Wednesday, February 27, 2008

Nouny adjectiveness

I occasionally spot words that are auditioning for a new part of speech. (#, #) I ran across a couple recently, one that was sort of self-consciously parading, and the other that snuck itself into a (kind of) conversation.

Number 1: MSN has ad campaign going at, the point of which I have to confess is escaping me.* When the site first comes up -- but you have to really be watching, because it's only for a few seconds -- the page says:
Wait just a moment for a quick dose of awesome.
Although it seems calculated (I can imagine the marketing discussions that went into developing the tag), I like it. Once you get past the part where an adjective is being all noun-y, it reads better than the nominally (haha) correct awesomeness.

Number 2: The second instance appeared in the comic strip "Sherman's Lagoon" last Sunday, to wit:

Double score here -- happy being used a noun ("your happy"), and a solution to the question of how you'd pluralize it ("conflicting happys"). For the latter, it's conceivable that you could use happies, but just whacking an -s onto happy-the-noun preserves its adjectival origin better.

I suppose we could also speculate that to stay on top of the cutting edge of language change, you need to read ads and comic strips. At least, that's my excuse.

* Also, guitar dude keeps moving his legs like maybe he has to go.

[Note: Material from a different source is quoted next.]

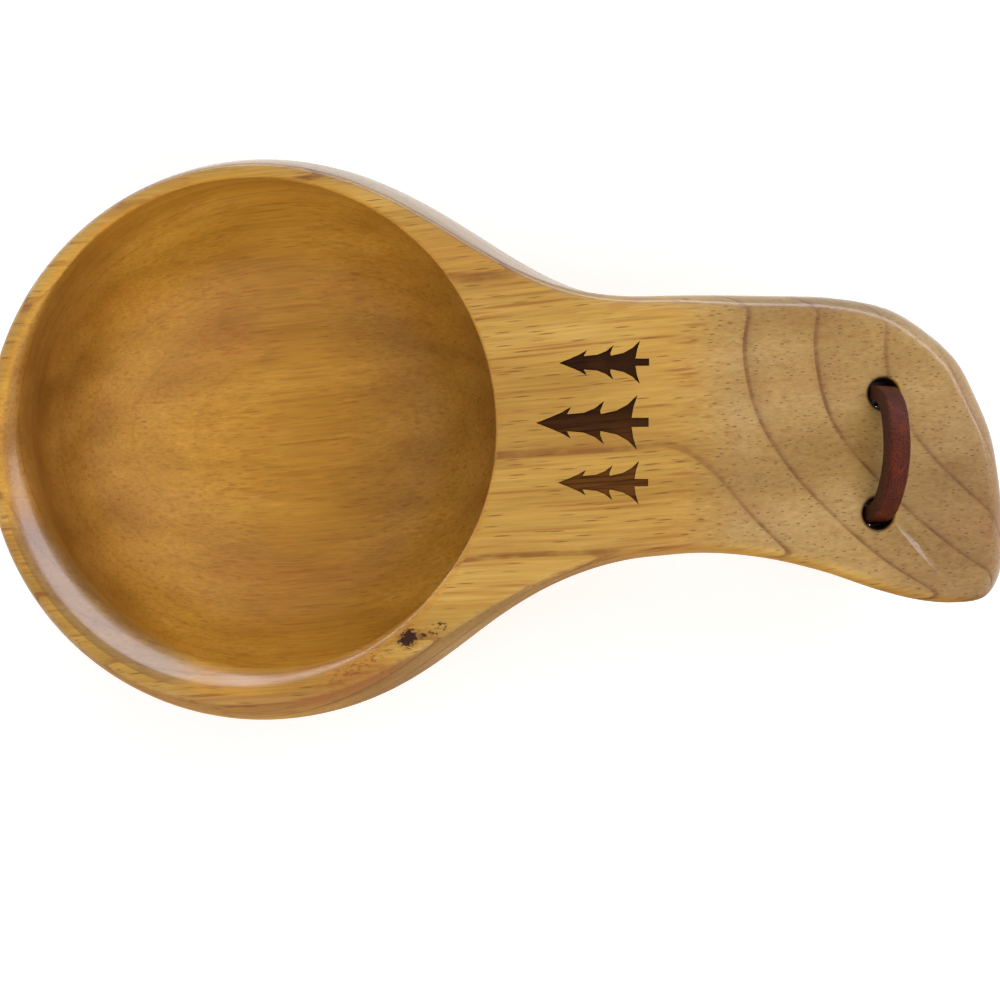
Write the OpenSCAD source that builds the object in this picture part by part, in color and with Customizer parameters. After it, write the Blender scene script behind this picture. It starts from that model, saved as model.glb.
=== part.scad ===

Sometimes your work is just done for you, what can I say? Over on Fritinancy, Nancy Friedman is inspired by Mark Peters of the Boston Globe to take the stem -memtum through many of its recent incarnations, which include (I steal these from him and her):
  • Joementum (Lieberman, whom Peters credits with, you know, unlocking the potential of the word).
  • Mittmentum, Obamamentum (current presidential race)
  • O-mentum (Oprah)
  • Met-mentum (New York baseball)
As an aside, I like one of the comments on her entry, in which a certain "Orange" notes that ...
Is he on crack? "O-mentum" doesn't evoke Oprah—it evokes the omentum, the great blob of peritoneal tissue that occupies some of the space around our abdominal organs.
Right, of course! That's everyone's first thought! But after they get past their medical degree, then it invokes Oprah. Sheesh.